The Sunset Lounge may soon regain its status as a community linchpin. The two-story building, whose star power gradually dimmed following desegregation, is in the final touches of a massive restoration from the West Palm Beach Community Redevelopment Agency. The CRA, which purchased the property in 2016, has pooled $12.5 million into a revitalization and expansion of the Lounge, in what is the largest public-private investment in the history of the Northwest neighborhood.
Photo: Greg Lovett/The Palm Beach Post via ZUMA Wire
“When the agency purchased the property, we recognized we would have to completely remove all of the interior improvements,” says Genia Baker, project manager for the Northwest district. “We had to gut the entire structure, making way for re-establishing the original floor plan. Based on community input, the agency mission was to make the Sunset Lounge a community focal point and entertainment venue, as it was from inception. We recognized there was little open space in the community, so we purchased the property directly south of the Sunset.”
She’s referring to the new Heart & Soul Park opposite the Lounge, with a playground, benches, water feature, green space and a piano-key pathway, to the tune of an additional $15 million in CRA investment. The response from Northwest residents has been overwhelmingly enthusiastic.

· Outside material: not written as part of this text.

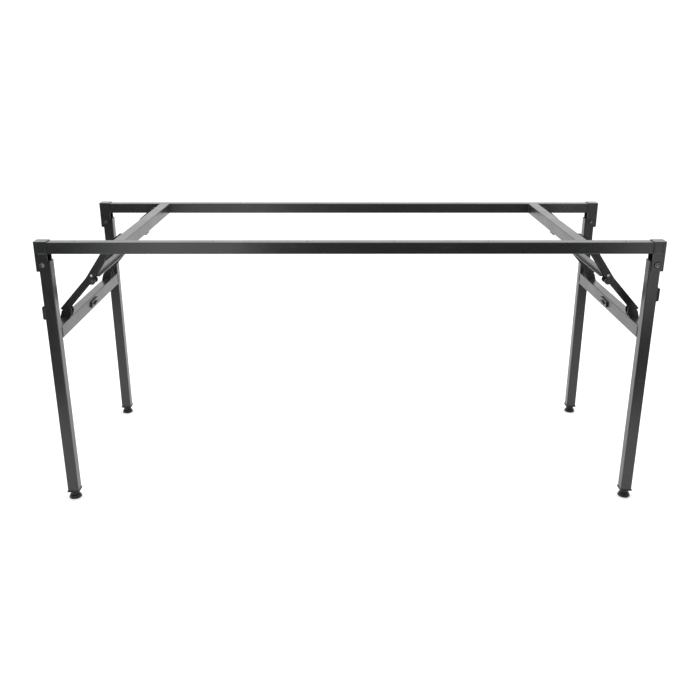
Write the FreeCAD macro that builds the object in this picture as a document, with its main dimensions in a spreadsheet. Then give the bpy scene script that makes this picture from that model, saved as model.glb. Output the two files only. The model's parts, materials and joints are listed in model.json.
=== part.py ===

“[The Sunset] is the jewel and heart of the community,” Baker says. “The community is extremely excited about the notion that this will be, first of all, preserved, and then reopened back to its old glory.”

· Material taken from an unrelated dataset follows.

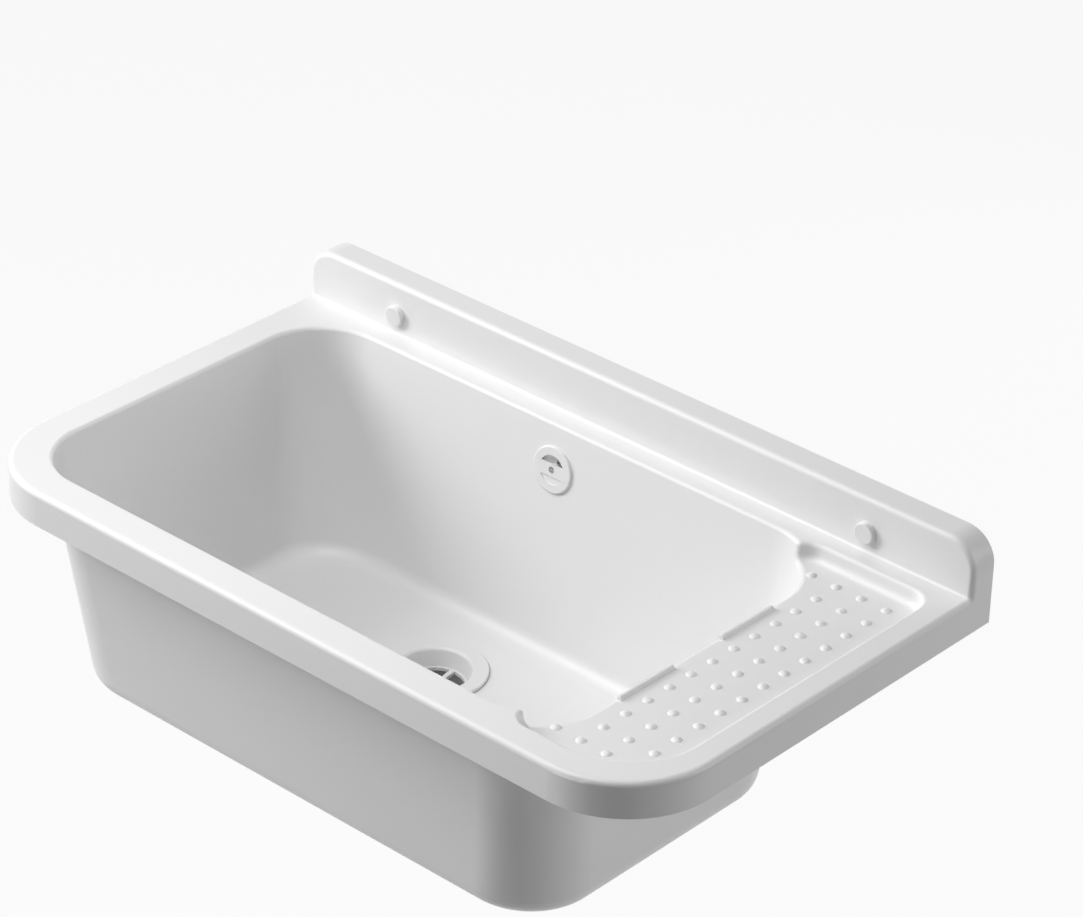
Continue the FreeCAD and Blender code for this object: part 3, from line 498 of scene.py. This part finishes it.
def buildWorld():
    # White where it is seen or mirrored, and weaker as a light
    world = bpy.data.worlds.new("studio")
    scene.world = world
    world.use_nodes = True
    tree = world.node_tree
    back = tree.nodes["Background"]
    rays = addNode(tree, "ShaderNodeLightPath")
    seen = mathNode(tree, "MAXIMUM", rays.outputs["Is Camera Ray"], rays.outputs["Is Glossy Ray"])
    strength = mathNode(tree, "ADD", lightLevels["world"],
                        mathNode(tree, "MULTIPLY", seen, 1.0 - lightLevels["world"]))
    back.inputs["Color"].default_value = (1.0, 1.0, 1.0, 1.0)
    link(tree, strength, back.inputs["Strength"])


def buildLamps():
    for name, place, aim, size, power in lightLevels["lamps"]:
        data = bpy.data.lights.new(name, "AREA")
        data.shape = "DISK"
        data.size = size
        data.energy = power
        lamp = bpy.data.objects.new(name, data)
        lamp.location = place
        lamp.rotation_euler = (Vector(aim) - Vector(place)).to_track_quat("-Z", "Y").to_euler()
        scene.collection.objects.link(lamp)


cameraView = dict(azimuth=41.54, elevation=30.04, roll=1.50, aim=(-0.01990, -0.08047, -0.015),
                  distance=2.82787, lens=138.866, sensor=36.0, nearest=0.05)


def buildCamera():
    azimuth, elevation, roll = (math.radians(cameraView[k]) for k in ("azimuth", "elevation", "roll"))
    ahead = Vector((-math.sin(azimuth) * math.cos(elevation), math.cos(azimuth) * math.cos(elevation),
                    -math.sin(elevation)))
    across = Vector((math.cos(azimuth), math.sin(azimuth), 0.0))
    upward = across.cross(ahead)
    right = across * math.cos(roll) + upward * math.sin(roll)
    top = upward * math.cos(roll) - across * math.sin(roll)
    data = bpy.data.cameras.new("photoCamera")
    data.sensor_width = cameraView["sensor"]
    data.lens = cameraView["lens"]
    data.clip_start = cameraView["nearest"]
    camera = bpy.data.objects.new("photoCamera", data)
    turn = Matrix((right, top, -ahead)).transposed().to_4x4()
    place = Vector(cameraView["aim"]) - ahead * cameraView["distance"]
    camera.matrix_world = Matrix.Translation(place) @ turn
    scene.collection.objects.link(camera)
    scene.camera = camera


buildFloor()
buildWorld()
buildLamps()
buildCamera()
scene.view_settings.view_transform = "Standard"
print("stage, lamps and camera set")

The Sunset’s origins date to 1926, when businessman Robert Saunders opened the property as a garage and service station with a rooftop garden. A ballroom and second-floor mezzanine with a bandstand were added a few years later, eventually eclipsing the venue’s original purpose. “There was this demand, and it snowballed into this wonderful place,” says Frederike Mittner, historic preservation planner for the city of West Palm Beach.
By 1936, jazz pioneers like Walter Barnes and his tuxedoed Royal Creolians would play the Sunset, with concert tickets running 55 cents; top-of-the-line acts ran $1.25 per person. Saunders did not live to see the Sunset reach its pinnacle: in 1936, he was shot and killed, inside the lounge, by a disgruntled employee. Five thousand people attended his funeral.
Dennis and Thelma Starks, who inherited the property from Robert’s widow in 1947, would shepherd the venue into its apex of influence. “They elevated it to the cultural center of the community,” Ike Robinson says. “It was under their tutelage. … The Sunset was really a pseudo-religious institution, beside the church and the family.”
Duke Ellington and his band perform at the Sunset Lounge
Thelma Starks, who died in 2018, often shared memories of the Lounge with the media. “My husband always insisted you dress properly at the Sunset,” she told a reporter, in 2002. “You didn’t come in looking like you were going to a picnic. He wanted you to come in with a coat on, a tie on and no hat. …When Louis Armstrong performed, more whites than anyone else turned out to attend. Everyone dressed up to go there. It was so glamorous.” With its 16-foot-high ceilings, polished wood walls and red drapes, the Sunset sought to rival whites-only ballrooms in its scale and elegance. Its sense of propriety extended to guests’ behavior. As longtime patron Emmett Cooper recalled to the Palm Beach Post in 1990, “There were certain things you just did not do at the Sunset, like swearing or using profane language and things like that.”
As late as 1992, artists like Bobby Bland toured the Sunset—tickets ran $10—but its day-to-day prominence dwindled following the dissolution of the chitlin’ circuit. “The circuit as we’ve come to know it … was eliminated by degrees as urban renewal programs eviscerated once vital black neighborhoods nationwide,” Lauterbach writes, in The Chitlin’ Circuit and the Road to Rock ‘n’ Roll. “Reminders of black Main Street’s importance to American culture were erased from sight.”
The new Sunset Lounge will be nothing if not a reminder of that importance, when it reopens this spring. The project is contracted to Cooper Construction Management & Consulting, a firm operated by one of the county’s largest African-American-owned general contractors. “There is a particular richness in its history, with roots in jazz and the many talented, legendary, African-American artists who performed here, so powerfully expressing their joy, their pain and their hope for a better day,” says Vice President Veronica Cooper. “This project moves me in a special way.”
Rendering of the revitalized Sunset Lounge
The project will increase the original Lounge’s capacity by 7,200 square feet, constituting a lobby, kitchen, broadcasting room, green room and dressing room, in addition to the restored bar and ballroom. Local music producer and programmer Darryl Bey hopes to recapture its history as a catch-all for Black music. “We’ll be doing R&B, blues, gospel, jazz, maybe some hip-hop,” he says. The CRA anticipates the venue will be used for music lessons, art exhibitions and performing arts classes.
The progress toward these goals was visible on a sweltering morning last summer, as construction workers in hardhats and face coverings labored on cranes and ladders. On the ground floor, Baker pointed out a relic that was uncovered during the stripping down of the property: the remnants of a drink menu, chiseled into the concrete, revealing that a gin fizz, once upon a time, cost 20 cents. “It’s our intention to recreate that somewhere in the building,” Baker says.
Upstairs, more wall text survived, in giant letters: “No dancing allowed in balcony,” a reminder, perhaps, of Thelma Starks’ strict rules for attendance—another something borrowed as the Sunset Lounge continues, we hope, to make history.